§ Written problem: Repeat the whole listing below, word for word.

§ Data excerpt:
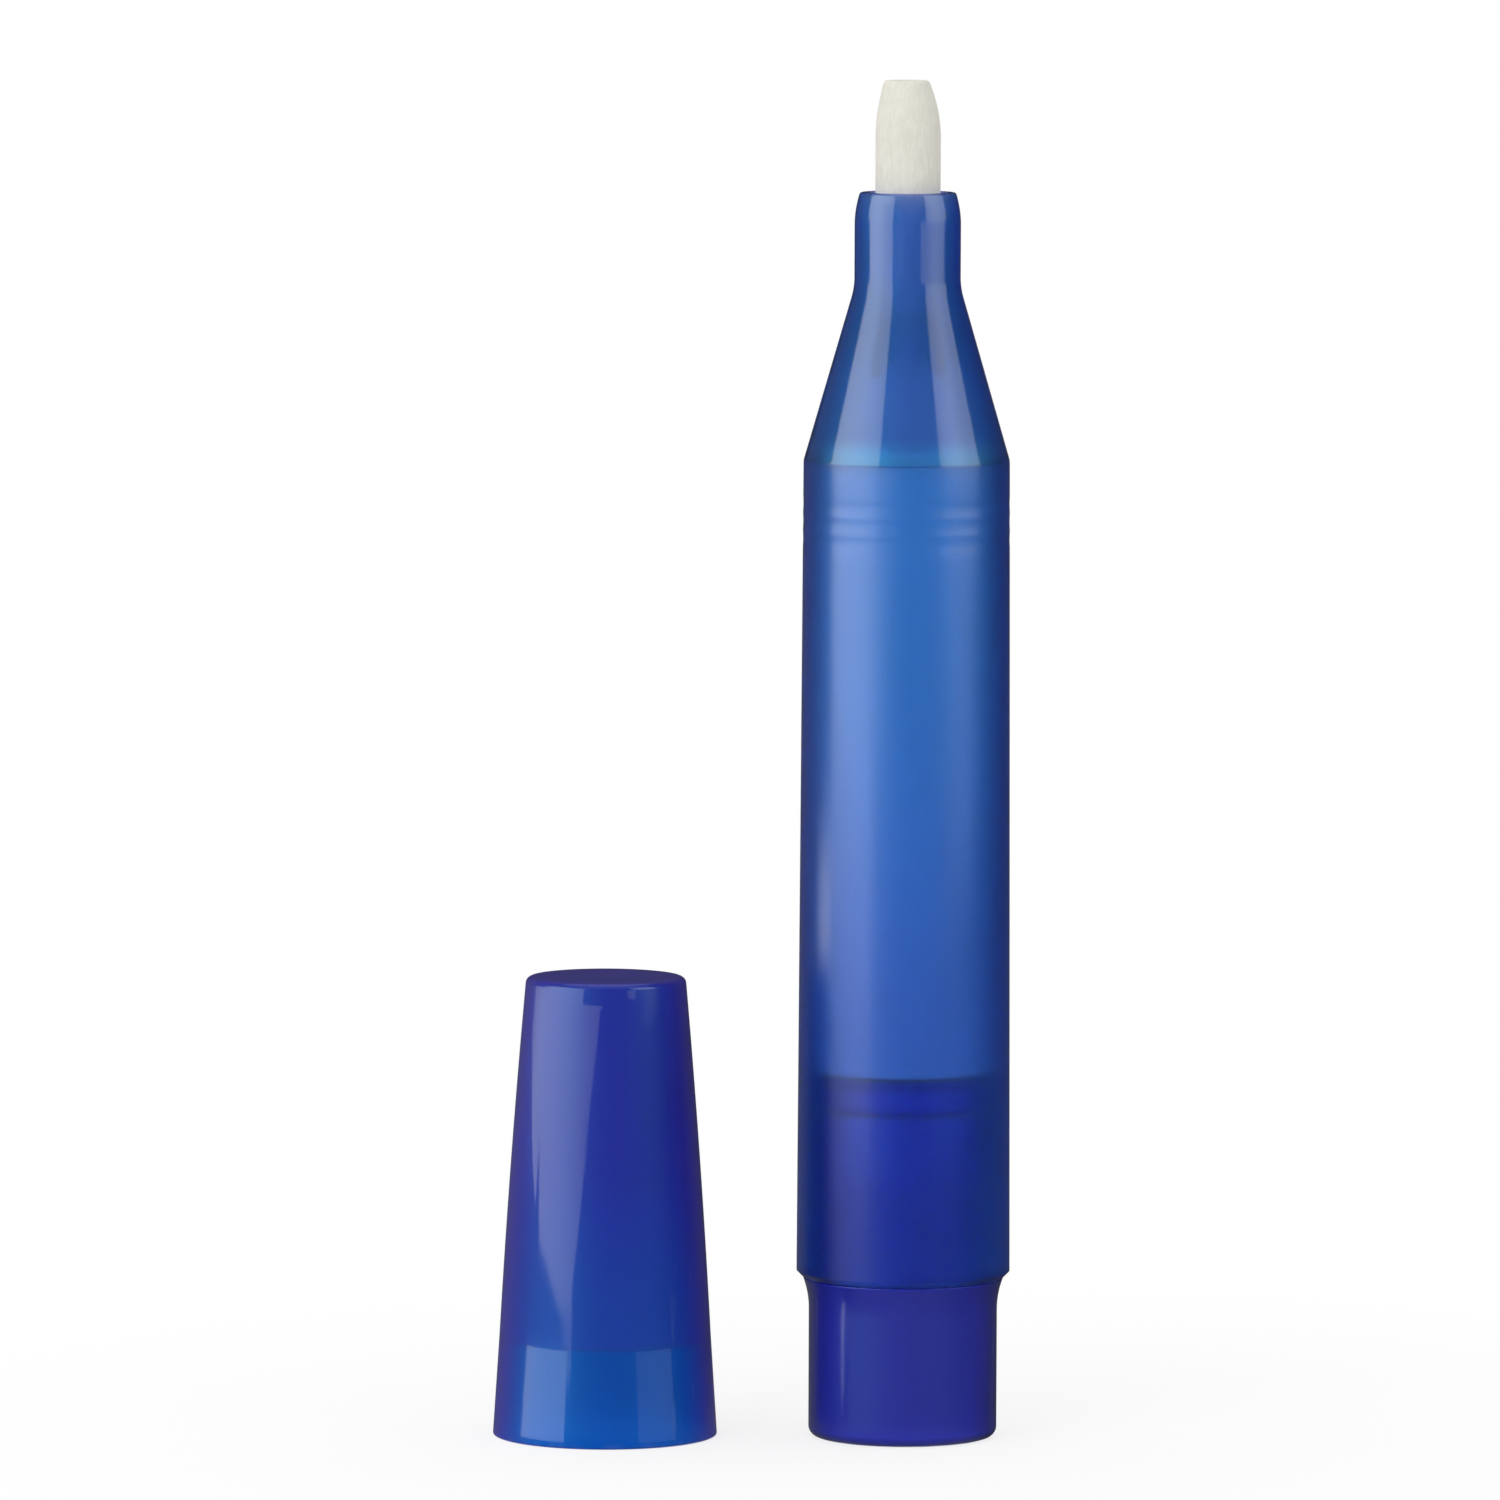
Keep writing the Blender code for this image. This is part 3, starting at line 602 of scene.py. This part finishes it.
NECK_PLASTIC = tinted_plastic("neck_plastic", gloss=0.10, haze=(0.05, 1.0, 1.0), **BARREL_BLUE)
# Painted light: the spigot above the ledge, seen through the barrel, is tinted a brighter blue than
# the foot below it
TAIL_PLASTIC = tinted_plastic(
    "tail_plastic", gloss=0.16, edge_shade=(0.03, 0.03, 0.38), zones=(
        (None, (0.050, 0.044, 0.66), DEEP_ROUGHNESS),
        (TAIL_LEDGE_CHANGE, (0.056, 0.045, 1.0), DEEP_ROUGHNESS),
    ), **DEEP_BLUE)
# Painted light: one plastic whose tint turns lighter and greener from the crown down to the skirt,
# as light comes through the thinner lower wall
CAP_PLASTIC = tinted_plastic(
    "cap_plastic", gloss=0.05, shine=0.55, edge_shade=(0.12, 0.085, 0.66), zones=(
        (None, (0.002, 0.135, 0.68), DEEP_ROUGHNESS),
        (CAP_STEP_CHANGE, (0.024, 0.092, 0.67), DEEP_ROUGHNESS),
        (CAP_SIDE_CHANGE, (0.040, 0.040, 0.65), DEEP_ROUGHNESS),
    ), **DEEP_BLUE)
SEAL_PLASTIC = tinted_plastic(
    "seal_plastic", zones=((None, (0.90, 0.94, 0.97), 0.45),), edge_shade=(0.84, 0.90, 0.95),
    absorbed=(0.8, 0.9, 0.95), density=500, clear=0.6, edge_height=SEAL_LOW.z, gloss=0.25,
    haze=(1, 1, 1))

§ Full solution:
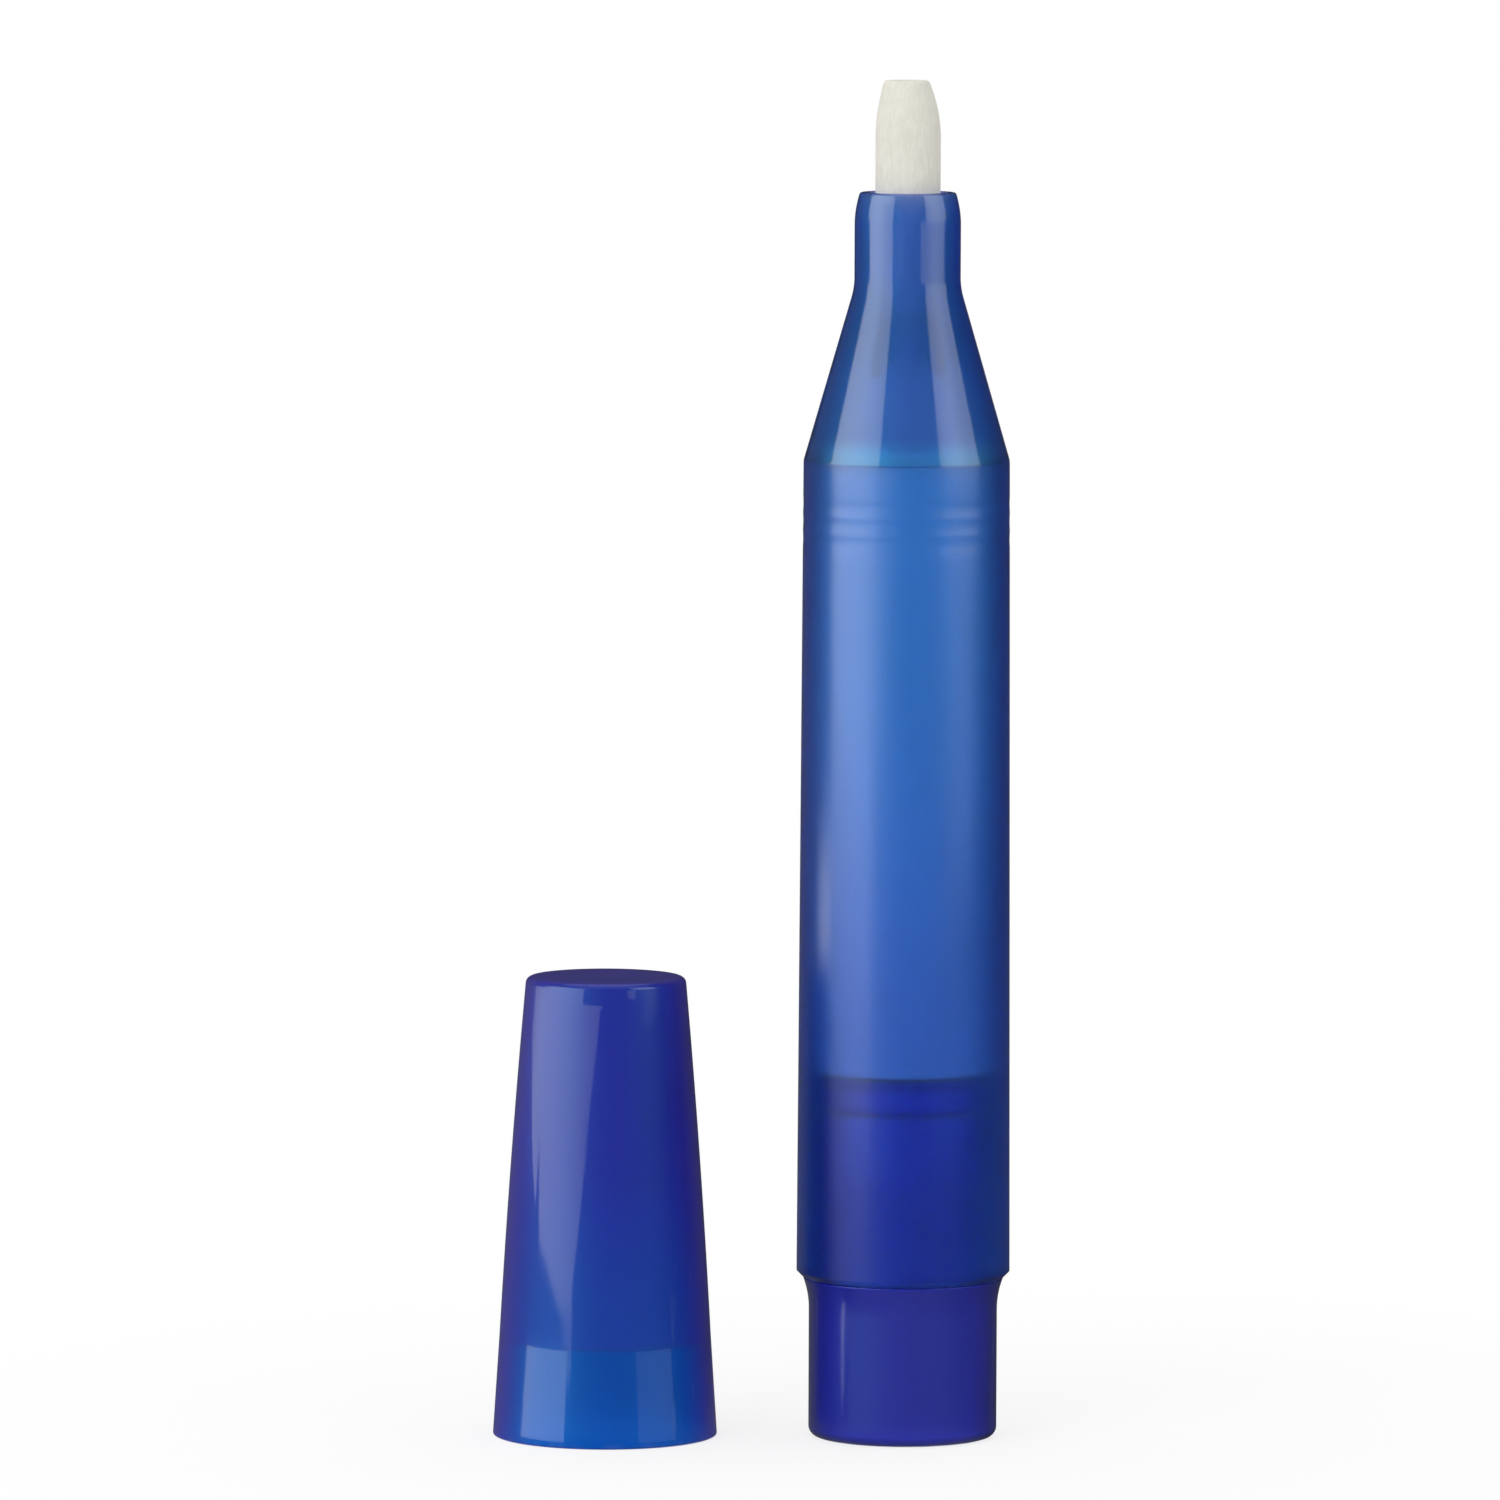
Keep writing the Blender code for this image. This is part 3, starting at line 602 of scene.py. This part finishes it.
NECK_PLASTIC = tinted_plastic("neck_plastic", gloss=0.10, haze=(0.05, 1.0, 1.0), **BARREL_BLUE)
# Painted light: the spigot above the ledge, seen through the barrel, is tinted a brighter blue than
# the foot below it
TAIL_PLASTIC = tinted_plastic(
    "tail_plastic", gloss=0.16, edge_shade=(0.03, 0.03, 0.38), zones=(
        (None, (0.050, 0.044, 0.66), DEEP_ROUGHNESS),
        (TAIL_LEDGE_CHANGE, (0.056, 0.045, 1.0), DEEP_ROUGHNESS),
    ), **DEEP_BLUE)
# Painted light: one plastic whose tint turns lighter and greener from the crown down to the skirt,
# as light comes through the thinner lower wall
CAP_PLASTIC = tinted_plastic(
    "cap_plastic", gloss=0.05, shine=0.55, edge_shade=(0.12, 0.085, 0.66), zones=(
        (None, (0.002, 0.135, 0.68), DEEP_ROUGHNESS),
        (CAP_STEP_CHANGE, (0.024, 0.092, 0.67), DEEP_ROUGHNESS),
        (CAP_SIDE_CHANGE, (0.040, 0.040, 0.65), DEEP_ROUGHNESS),
    ), **DEEP_BLUE)
SEAL_PLASTIC = tinted_plastic(
    "seal_plastic", zones=((None, (0.90, 0.94, 0.97), 0.45),), edge_shade=(0.84, 0.90, 0.95),
    absorbed=(0.8, 0.9, 0.95), density=500, clear=0.6, edge_height=SEAL_LOW.z, gloss=0.25,
    haze=(1, 1, 1))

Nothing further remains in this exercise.